Constitutional convention addresses student concerns; updates amendments

Cecilia Engbert
Assistant Editor

Franciscan University Student Government held a constitutional convention March 25-27 to discuss its mission, address student concerns, discuss student origination partnerships and draft updated constitutional and bylaw amendments.

Senior President Alex McKenna said one of the convention’s biggest outcomes was a greater understanding of where student government is failing and what issues need to be addressed.

“Two buzzwords from the convention are transparency and accountability,” he said.

McKenna said most things in student government flow from the president to the senate. New constitutional and bylaw amendment changes will give predominant power to the legislative instead of the executive power.

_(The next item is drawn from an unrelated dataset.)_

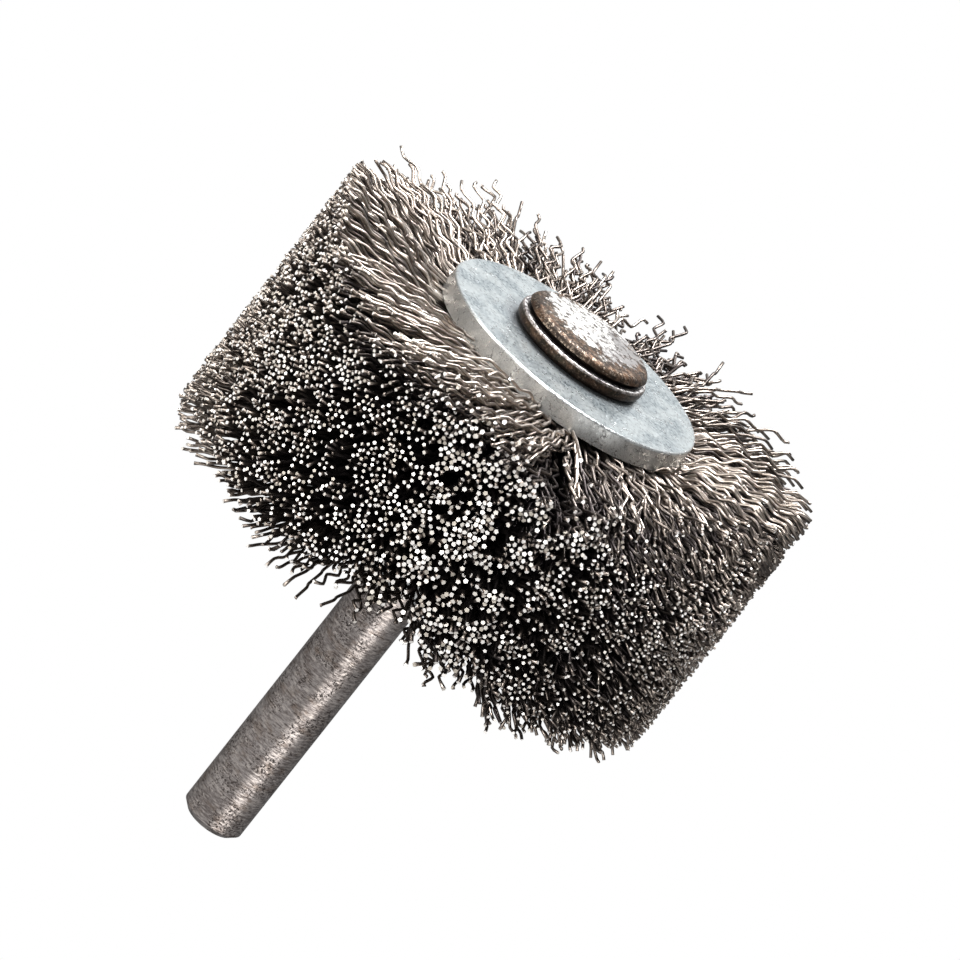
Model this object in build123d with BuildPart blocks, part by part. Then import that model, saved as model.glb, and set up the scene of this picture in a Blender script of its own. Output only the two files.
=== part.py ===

“Practically, what that will mean for the everyday student is instead of trying to track down the president, they’ll be able to track down one of 12 … or 13 senators,” McKenna said.

An amendment was drawn up at the convention that would enact councils in each dorm to pass legislation through the senate relating to dorm needs. This would represent individual student’s needs, McKenna said.

FUSG went through financial process during the convention and formalized existing processes so that money can be kept safe and used appropriately.

Changes to bylaw amendments were passed through the rules and order committee Sunday, the last day of the convention; were presented to the senate Monday at FUSG’s informal meeting; and voted on Wednesday at the weekly meeting. If signed by McKenna, these amendments will become law. Similarly, the constitutional amendments passed through the phases and will appear on the April 5 ballot.

McKenna said the last constitutional convention was in 2006 when there was a complete overhaul of the constitution and bylaw amendments.

The convention exceeded McKenna’s expectations, in most regards. “There were conversations that we had on the table that I honestly had no idea where they were going to go, and I was very impressed by where the convention took (them).”

The student engagement survey data from last semester showed that students do not know what student government does or how it operates, McKenna said, acknowledging there is a “significant transparency and accountability problem.”

“The convention was a wake-up call; how the student body views student government and ultimately that student government needs to change to be representative of the student body, and that today we are not,” he said.

McKenna said although 25 people were invited and the convention was open to the public, sessions were sparsely attended.

McKenna said he hopes the changes made at the convention make it easier for students to make real, impactful changes through student government representation.

“If you are interested in how student government spends your money — $460 every semester for four years, which is a lot of money at the end of the day — and if you are interested in learning how student government represents your concerns to the administrations, don’t sit on the sidelines,” McKenna said. “Act, join us, run for elected office, talk with the president, talk with the senators, learn your class, make an effort.”